The U.S. Embassy said it was helping Mexico's government in its investigation of the incident. It said the wounded were not agents of the Drug Enforcement Administration or the FBI, but officials for neither country identified what agency they work for.

"They are receiving appropriate medical care and are in stable condition. We have no further information to share at this time," said Victoria Nuland, a State Department spokeswoman in Washington.

U.S. Rep. Henry Cuellar, a Democrat from Texas who closely follows the affairs with Mexico, said both countries appeared to be working together to find out what went wrong.

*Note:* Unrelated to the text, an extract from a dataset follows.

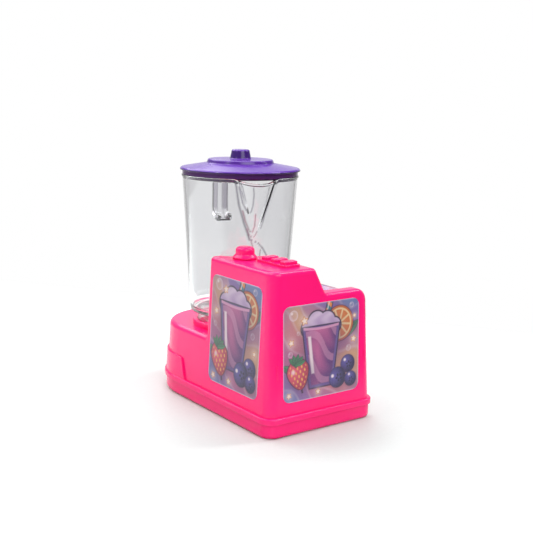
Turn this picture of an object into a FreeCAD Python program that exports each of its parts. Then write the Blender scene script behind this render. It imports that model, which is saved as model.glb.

"If the Mexicans are cooperating with U.S. officials to find out exactly what happened here then I don't think this will affect the U.S.-Mexico relationship," he said.

Attacks on diplomatic personnel in Mexico were once considered rare, but this was the third shooting incident in two years.

In 2011, a U.S. Immigration and Customs Enforcement agent was killed and another wounded in a drug gang shooting in northern Mexico.

A drug-gang shooting in 2010 in the border city of Ciudad Juarez killed a U.S. consulate employee, her husband and another man.

While Mexico City has largely been spared the drug violence that hits other parts of the country, Cuernavaca has been the scene of drug gang turf battles involving remnants of the Beltran Leyva cartel.